The Benefits of Opting for a Solution with Built-In Security Measures

When considering their digital workplace options, organizations often face a choice between two paths. The first option is to opt for a simple digital workplace solution and attempt to implement the necessary security measures independently. This approach requires significant time, effort, and expertise to identify and deploy the appropriate security components effectively. The alternative, however, is to choose a digital workplace solution where these security measures are already baked into the solution from the start.

Opting for a solution that incorporates the key security practices mentioned earlier is essential for several reasons:

  • Firstly, it significantly reduces the complexity and effort required to establish a secure digital workplace. With these security measures already built into the solution, organizations can avoid the need to develop and implement them individually, saving time and resources.
  • Secondly, having security features integrated into the solution from the outset ensures a more comprehensive and cohesive approach to data protection.
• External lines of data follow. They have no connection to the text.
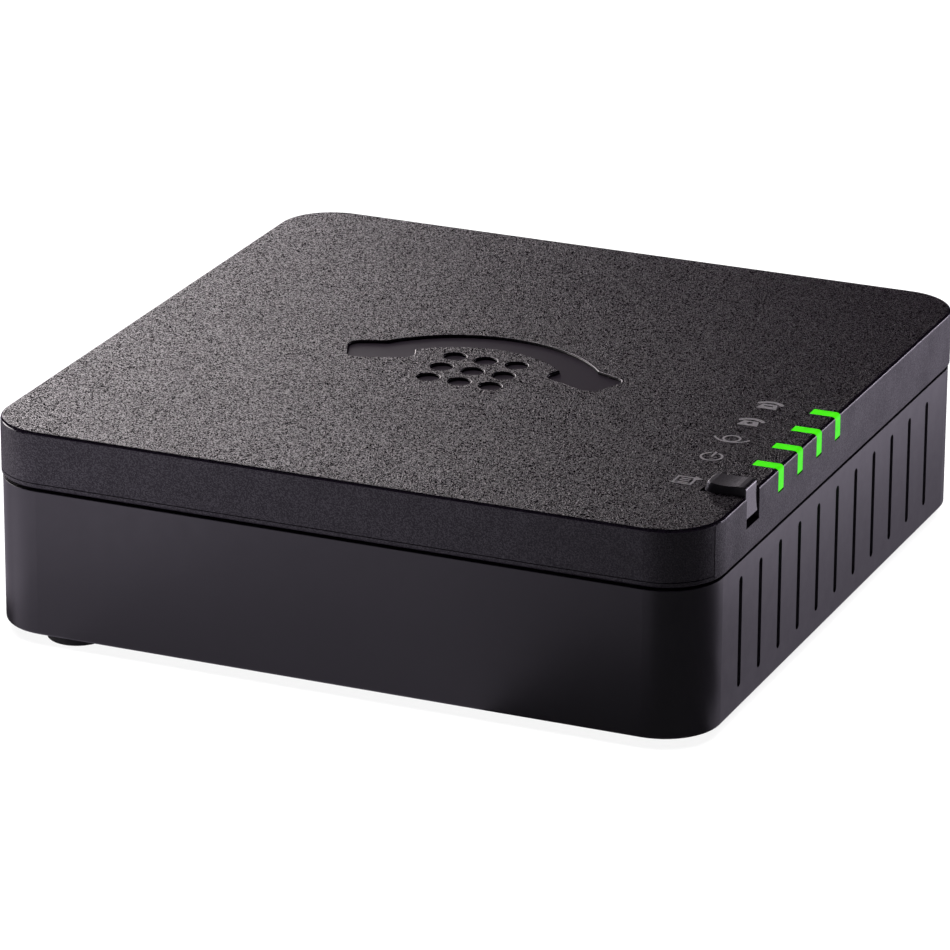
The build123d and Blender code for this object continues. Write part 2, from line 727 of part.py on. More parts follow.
with BuildPart() as power_jack_spring:
    spring_seat = power_jack_axis - (power_bore_radius**2 - (power_spring[0] / 2) ** 2) ** 0.5
    with BuildSketch(Plane.XY.offset(spring_seat)):
        with Locations((power_jack_x, socket_face - power_bore_depth + power_spring[1] / 2)):
            Rectangle(power_spring[0], power_spring[1])
    extrude(amount=power_spring[2])
power_jack_spring.part.label = "power_jack_spring"
export_step(power_jack_spring.part, "parts/power_jack_spring.step")

# ---- Reset switch behind the pinhole ----
with BuildPart() as reset_switch_body:
    board_block((reset_x, reset_face - reset_body[2] / 2), (reset_body[0], reset_body[2], reset_body[1]))
    with BuildSketch(Plane.XZ.offset(-reset_face)):
        with Locations((reset_x, reset_z)):
            Circle(reset_plunger_radius + plunger_gap)
    extrude(amount=reset_bore_depth, mode=Mode.SUBTRACT)
reset_switch_body.part.label = "reset_switch_body"
export_step(reset_switch_body.part, "parts/reset_switch_body.step")

with BuildPart() as reset_switch_plunger:
    with BuildSketch(Plane.XZ.offset(-reset_plunger_tip)):
        with Locations((reset_x, reset_z)):
            Circle(reset_plunger_radius)
    extrude(amount=reset_plunger_tip - reset_face + reset_plunger_depth)
    fillet(reset_switch_plunger.faces().sort_by(Axis.Y)[-1].edges(), radius=button_edge_round)
reset_switch_plunger.part.label = "reset_switch_plunger"
export_step(reset_switch_plunger.part, "parts/reset_switch_plunger.step")

# ---- Switch under the report button ----
with BuildPart() as button_switch:
    board_block((button_stem_x, button_y), button_switch_body)
    with BuildSketch(Plane.XY.offset(board_top + button_switch_body[2])):
        with Locations((button_stem_x, button_y)):
            Circle(button_plunger_radius + plunger_gap)
    extrude(amount=-button_plunger_bore, mode=Mode.SUBTRACT)
button_switch.part.label = "button_switch_body"
export_step(button_switch.part, "parts/button_switch_body.step")

with BuildPart() as button_switch_plunger:
    with BuildSketch(Plane.XY.offset(button_plunger_bottom)):
        with Locations((button_stem_x, button_y)):
            Circle(button_plunger_radius)
    extrude(amount=button_plunger_top - button_plunger_bottom)
    fillet(button_switch_plunger.faces().sort_by(Axis.Z)[-1].edges(), radius=button_edge_round)
button_switch_plunger.part.label = "button_switch_plunger"
export_step(button_switch_plunger.part, "parts/button_switch_plunger.step")

# ---- Rectangular parts on the board: name, places, size ----
processor_place = (8, -6)
processor_size = (14, 14, 1.2)
block_parts = (
    ("processor", [processor_place], processor_size),
    ("memory_chip", [(-14, -6)], (10.2, 22.2, 1.1)),
    ("flash_chip", [(26, -12)], (5.3, 7.8, 1.8)),
    ("line_drivers", [(10.2, 24), (25.6, 24)], (8, 8, 1.0)),
    ("network_transformer", [(-15, 23)], (12.7, 7.4, 5.8)),
    ("ring_transformer", [(-31, 17)], (10, 11, 9)),
    ("surge_arrestors", [(6.6, 31), (13.8, 31), (22.0, 31), (29.2, 31)], (3.6, 5.2, 2.3)),
)
for part_name, places, size in block_parts:
    with BuildPart() as board_part:
        for place in places:
            board_block(place, size)
        fillet(board_part.edges().filter_by(Axis.Z), radius=min(size) / 5)
    board_part.part.label = part_name
    export_step(board_part.part, "parts/" + part_name + ".step")

# ---- Heat sink on the processor, with its pad ----
processor_top = board_top + processor_size[2]
pad_width = 12.0
pad_thickness = 0.8
sink_width = 22.0
sink_base = 1.6
fin_height = 6.0
fin_thickness = 1.2
fin_count = 6

with BuildPart() as thermal_pad:
    with BuildSketch(Plane.XY.offset(processor_top)):
        with Locations(processor_place):
            Rectangle(pad_width, pad_width)
    extrude(amount=pad_thickness)
thermal_pad.part.label = "thermal_pad"
export_step(thermal_pad.part, "parts/thermal_pad.step")

with BuildPart() as heat_sink:
    with BuildSketch(Plane.XY.offset(processor_top + pad_thickness)):
        with Locations(processor_place):
            Rectangle(sink_width, sink_width)
    extrude(amount=sink_base)
    with BuildSketch(Plane.XY.offset(processor_top + pad_thickness + sink_base)):
        with Locations(processor_place):
            with GridLocations((sink_width - fin_thickness) / (fin_count - 1), 0, fin_count, 1):
                Rectangle(fin_thickness, sink_width)
    extrude(amount=fin_height)
heat_sink.part.label = "heat_sink"
export_step(heat_sink.part, "parts/heat_sink.step")

# ---- Electrolytic capacitors ----
capacitor_places = [(-41, -15), (-30, -20), (-32, 3)]
capacitor_radius = 4.0
capacitor_height = 12.0

with BuildPart() as electrolytic_capacitors:
    with BuildSketch(Plane.XY.offset(board_top)):
        with Locations(*capacitor_places):
            Circle(capacitor_radius)
    extrude(amount=capacitor_height)
    fillet(electrolytic_capacitors.faces().group_by(Axis.Z)[-1].edges(), radius=capacitor_radius / 8)
electrolytic_capacitors.part.label = "electrolytic_capacitors"
export_step(electrolytic_capacitors.part, "parts/electrolytic_capacitors.step")

# ---- Power inductor: a round drum ----
inductor_place = (-43, 24)
inductor_radius = 3.4
inductor_waist_radius = 2.7
inductor_flange = 0.9
inductor_height = 4.6

with BuildPart() as power_inductor:
    with BuildSketch(Plane.XY.offset(board_top)):
        with Locations(inductor_place):
            Circle(inductor_radius)
    extrude(amount=inductor_flange)
    with BuildSketch(Plane.XY.offset(board_top)):
        with Locations(inductor_place):
            Circle(inductor_waist_radius)
    extrude(amount=inductor_height)
    with BuildSketch(Plane.XY.offset(board_top + inductor_height - inductor_flange)):
        with Locations(inductor_place):
            Circle(inductor_radius)
    extrude(amount=inductor_flange)
power_inductor.part.label = "power_inductor"
export_step(power_inductor.part, "parts/power_inductor.step")

# ---- Crystal can ----
crystal_place = (10, 10)
crystal_size = (11.0, 4.4)
crystal_height = 3.5

with BuildPart() as crystal:
    with BuildSketch(Plane.XY.offset(board_top)):
        with Locations(crystal_place):
            SlotOverall(*crystal_size)
    extrude(amount=crystal_height)
crystal.part.label = "crystal"
export_step(crystal.part, "parts/crystal.step")

# ---- Small resistors and capacitors in rows on the board ----
chip_part_size = (1.6, 0.8)
chip_part_height = 0.55
chip_rows = [((8, -24), (4.0, 3.0, 5, 3)), ((-14, -26), (4.0, 3.0, 5, 2)), ((32, 4), (3.5, 3.0, 3, 4))]

with BuildPart() as chip_components:
    for row_middle, grid in chip_rows:
        with BuildSketch(Plane.XY.offset(board_top)):
            with Locations(row_middle):
                with GridLocations(*grid):
                    Rectangle(*chip_part_size)
        extrude(amount=chip_part_height)
chip_components.part.label = "chip_components"
export_step(chip_components.part, "parts/chip_components.step")
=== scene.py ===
import json
import math

import bpy
from mathutils import Matrix, Vector


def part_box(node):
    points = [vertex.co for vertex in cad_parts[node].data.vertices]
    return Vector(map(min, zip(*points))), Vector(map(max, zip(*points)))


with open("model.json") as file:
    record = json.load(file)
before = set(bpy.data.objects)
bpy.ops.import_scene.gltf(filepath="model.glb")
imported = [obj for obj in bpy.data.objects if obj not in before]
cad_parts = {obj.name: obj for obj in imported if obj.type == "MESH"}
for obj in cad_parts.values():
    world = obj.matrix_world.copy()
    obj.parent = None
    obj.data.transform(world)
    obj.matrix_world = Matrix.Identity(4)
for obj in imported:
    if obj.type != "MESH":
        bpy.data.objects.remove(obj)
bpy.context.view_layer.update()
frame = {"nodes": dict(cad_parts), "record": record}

MM = 0.001

# ---------------------------------------------------------------- camera
AZIMUTH = 23.151
ELEVATION = 20.494
ROLL = 0.326
DISTANCE = 0.7996
TARGET = Vector((1.229, -7.178, 16.0)) * MM
LENS = 226.26
SENSOR = 36.0


def make_camera():
    """A long lens, front right and above, with the roll that levels the verticals."""
    azimuth, elevation, roll = (math.radians(angle) for angle in (AZIMUTH, ELEVATION, ROLL))
    back = Vector((
        math.sin(azimuth) * math.cos(elevation),
        -math.cos(azimuth) * math.cos(elevation),
        math.sin(elevation),
    ))
    level_right = Vector((math.cos(azimuth), math.sin(azimuth), 0))
    level_up = back.cross(level_right)
    right = math.cos(roll) * level_right + math.sin(roll) * level_up
    up = math.cos(roll) * level_up - math.sin(roll) * level_right
    camera = bpy.data.objects.new("camera", bpy.data.cameras.new("camera"))
    camera.data.sensor_width = SENSOR
    camera.data.lens = LENS
    camera.data.clip_start = 0.01
    camera.data.clip_end = 20
    axes = Matrix((right, up, back)).transposed().to_4x4()
    camera.matrix_world = Matrix.Translation(TARGET + back * DISTANCE) @ axes
    bpy.context.scene.collection.objects.link(camera)
    bpy.context.scene.camera = camera


# ---------------------------------------------------------------- lights and floor
LIGHT_AIM = Vector((0, 0, 15)) * MM
CARD_DEPTH = 0.4
FLOOR_HALF = 6.0
STUDIO_DISTANCE = 0.6
PANEL_DISTANCE = 1.3
PANEL_SIZE = 1.6
WARM = (1.0, 0.93, 0.95)
VIOLET = (1.0, 0.91, 1.1)
WHITE = (1, 1, 1)


def area_light(name, place, size, radiance, colour, lights_only):
    """A rectangular light of width and height size, which lights only one collection."""
    data = bpy.data.lights.new(name, "AREA")
    data.shape = "RECTANGLE"
    data.size, data.size_y = size
    data.energy = radiance * math.pi * size[0] * size[1]
    data.color = colour
    light = bpy.data.objects.new(name, data)
    light.matrix_world = place
    light.visible_camera = False
    light.light_linking.receiver_collection = lights_only
    bpy.context.scene.collection.objects.link(light)
    return light


def soft_box(name, azimuth, elevation, distance, size, radiance, colour, lights_only):
    """A soft box that faces the object from distance metres, azimuth counted from +X towards +Y."""
    azimuth, elevation = math.radians(azimuth), math.radians(elevation)
    outwards = Vector((
        math.cos(azimuth) * math.cos(elevation),
        math.sin(azimuth) * math.cos(elevation),
        math.sin(elevation),
    ))
    turn = outwards.to_track_quat("Z", "Y").to_matrix().to_4x4()
    place = Matrix.Translation(LIGHT_AIM + distance * outwards) @ turn
    return area_light(name, place, size, radiance, colour, lights_only)


def floor_card(name, low, high, radiance, colour, lights_only):
    """A flat light just under the floor, from corner low to corner high in mm, which gloss mirrors."""
    middle = Vector(((low[0] + high[0]) / 2, (low[1] + high[1]) / 2, -CARD_DEPTH)) * MM
    place = Matrix.Translation(middle) @ Matrix.Rotation(math.pi, 4, "X")
    size = ((high[0] - low[0]) * MM, (high[1] - low[1]) * MM)
    area_light(name, place, size, radiance, colour, lights_only)


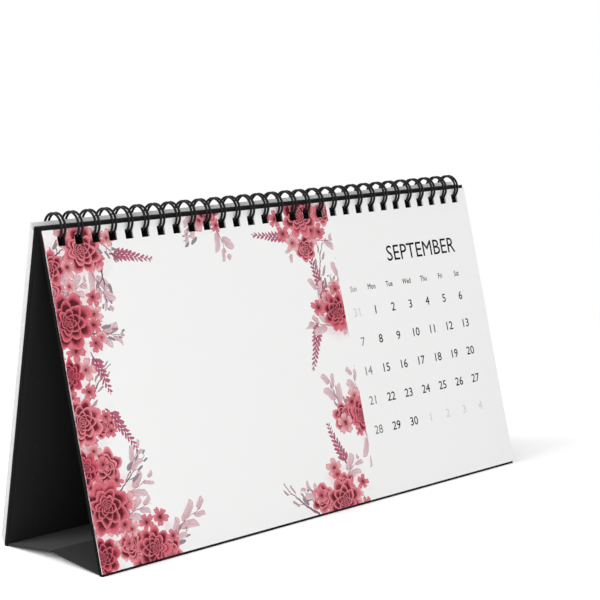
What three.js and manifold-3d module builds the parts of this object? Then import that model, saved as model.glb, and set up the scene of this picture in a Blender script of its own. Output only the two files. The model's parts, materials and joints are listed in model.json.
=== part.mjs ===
// Desk calendar: a tent of black board that carries thirteen paper leaves on a twin-loop wire.
// Millimetres. X runs along the spine, the front faces -Y and +Z is up.
import * as THREE from 'three';
import { mergeGeometries, mergeVertices } from 'three/addons/utils/BufferGeometryUtils.js';
import Module from 'manifold-3d';

const wasm = await Module();
wasm.setup();

// Leaves: four hang in front of the tent and nine behind it, listed from the board outwards.
const frontLeafNames = ['leaf_december', 'leaf_november', 'leaf_october', 'leaf_september'];
const rearLeafNames = ['leaf_cover', 'leaf_january', 'leaf_february', 'leaf_march', 'leaf_april',
  'leaf_may', 'leaf_june', 'leaf_july', 'leaf_august'];
const leafWidth = 254;
const leafHeight = 137;
const leafThickness = 0.15;
const frontLeafGap = 0.05; // air between a front leaf and its neighbour
const rearLeafGap = 0.15; // leaves already turned lie more loosely

// Punched holes, three to the inch
const holePitch = 25.4 / 3;
const holeWidth = 4;
const holeHeight = 4;
const holeEdge = 2.8; // sheet left above a hole

// Tent boards, which lean together under the spine
const leanAngle = THREE.MathUtils.degToRad(13);
const boardThickness = 2;
const spineHalfGap = 0.3; // from the spine's axis to a board's inner face
const boardAbove = 1.7; // board that shows above the front leaf
const boardBelow = 1.1; // board that shows below the front leaf

// Folding base between the boards' feet
const flapThickness = 1;
const flapFloorGap = 0.2;
const flapHingeGap = 0.35; // from a board's inner face to the flap's hinge line
const flapSideInset = 0.4; // how far a flap stops short of the boards' side edges
const creaseRise = 3.2; // underside of the base at its crease, above the floor
const creaseGap = 1.4; // between the two flaps at the crease

// Twin-loop wire
const wireDiameter = 1;
const loopRadius = 5.7; // from the spine's axis to the wire's centre line
const strandHalfGap = 1; // half the distance between the two strands of a loop
const linkBendRadius = 0.9; // where a strand turns into the link to the next loop
const linkSetback = 0.7; // links lie this far in front of the loops' lowest line
const tipSetback = 0.3; // loop tips end this far behind it
const holeSeat = 0.15; // air between a hole's upper edge and the strand under it
const strandSteps = 10;
const tipSteps = 4;
const bendSteps = 2;
const wireSides = 5;

const wireRadius = wireDiameter / 2;
const holeCount = Math.round(leafWidth / holePitch) - 1;
const boardOuter = spineHalfGap + boardThickness;
const FRONT = -1;
const REAR = 1;

// Places on a panel are given by two distances: out from the spine's axis, square to the panel,
// and down the panel from the foot of that square line.

// How far down the panel the wire crosses a plane that lies this far out.
function strandDrop(out) {
  return Math.sqrt(loopRadius ** 2 - out ** 2);
}

// The upper edge of a hole that hangs on the wire, for a sheet whose outer face lies this far out.
function holeTopFor(outerFace) {
  const drop = strandDrop(outerFace);
  const halfWireOnSheet = (wireRadius * loopRadius) / drop;
  return drop - halfWireOnSheet - holeSeat;
}

// A leaf hung with its holes' upper edges at a given drop, counted from the board outwards.
function leafPlace(index, gap, holeTop) {
  const near = boardOuter + gap + index * (leafThickness + gap);
  const top = (holeTop ?? holeTopFor(near + leafThickness)) - holeEdge;
  return { near, holeTop: top + holeEdge, top, bottom: top + leafHeight };
}

// Front leaves hang level with the one on show, and each rear leaf hangs where the wire holds it.
const shownLeaf = leafPlace(frontLeafNames.length - 1, frontLeafGap);
const frontLeafPlace = (index) => leafPlace(index, frontLeafGap, shownLeaf.holeTop);
const rearLeafPlace = (index) => leafPlace(index, rearLeafGap);
const boardTop = shownLeaf.top - boardAbove;
const boardFoot = shownLeaf.bottom + boardBelow;
const axisHeight = boardFoot * Math.cos(leanAngle) - boardOuter * Math.sin(leanAngle);

function holeCentres() {
  const centres = [];
  for (let i = 0; i < holeCount; i++) centres.push((i - (holeCount - 1) / 2) * holePitch);
  return centres;
}

// A box between two corners that are given in any order.
function boxBetween(from, to) {
  const box = new THREE.Box3().setFromPoints([from, to]);
  const size = box.getSize(new THREE.Vector3());
  const centre = box.getCenter(new THREE.Vector3());
  return new THREE.BoxGeometry(size.x, size.y, size.z).translate(centre.x, centre.y, centre.z);
}

function toSolid(geometry) {
  const bare = geometry.clone();
  bare.deleteAttribute('normal');
  bare.deleteAttribute('uv');
  const merged = mergeVertices(bare, 1e-4);
  return new wasm.Manifold(new wasm.Mesh({
    numProp: 3,
    vertProperties: new Float32Array(merged.attributes.position.array),
    triVerts: new Uint32Array(merged.index.array),
  }));
}

function toGeometry(solid) {
  const mesh = solid.getMesh();
  const geometry = new THREE.BufferGeometry();
  geometry.setAttribute('position', new THREE.BufferAttribute(mesh.vertProperties, mesh.numProp));
  geometry.setIndex(new THREE.BufferAttribute(mesh.triVerts, 1));
  geometry.computeVertexNormals();
  return geometry;
}

// A flat sheet with its row of holes, its near face at a distance from the spine's axis.
function punchedSheet(side, { top, bottom, holeTop, near, thickness }) {
  const sheet = boxBetween(
    new THREE.Vector3(-leafWidth / 2, side * near, -bottom),
    new THREE.Vector3(leafWidth / 2, side * (near + thickness), -top),
  );
  const punches = holeCentres().map((x) => boxBetween(
    new THREE.Vector3(x - holeWidth / 2, side * (near - thickness), -holeTop - holeHeight),
    new THREE.Vector3(x + holeWidth / 2, side * (near + 2 * thickness), -holeTop),
  ));
  return toSolid(sheet).subtract(toSolid(mergeGeometries(punches)));
}

// A board is punched as the leaves are, and its foot is cut flat to stand on.
function boardGeometry(side) {
  const board = punchedSheet(side, {
    top: boardTop,
    bottom: boardFoot + boardThickness,
    holeTop: holeTopFor(boardOuter),
    near: spineHalfGap,
    thickness: boardThickness,
  });
  const standing = toGeometry(board);
  standing.rotateX(side * leanAngle);
  standing.translate(0, 0, axisHeight);
  const floor = boxBetween(
    new THREE.Vector3(-leafWidth, -boardFoot, -4 * boardThickness),
    new THREE.Vector3(leafWidth, boardFoot, 0),
  );
  return toGeometry(toSolid(standing).subtract(toSolid(floor)));
}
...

Rather than piecing together various security components, organizations can rely on a unified framework that addresses multiple aspects of security simultaneously. This holistic approach minimizes the risk of overlooking critical security measures and helps maintain a consistent security posture across the digital workplace.
  • Furthermore, a solution that includes these security practices out of the box is designed with security as a fundamental consideration. This means that the solution undergoes rigorous testing and validation processes to ensure its effectiveness and resilience against potential threats.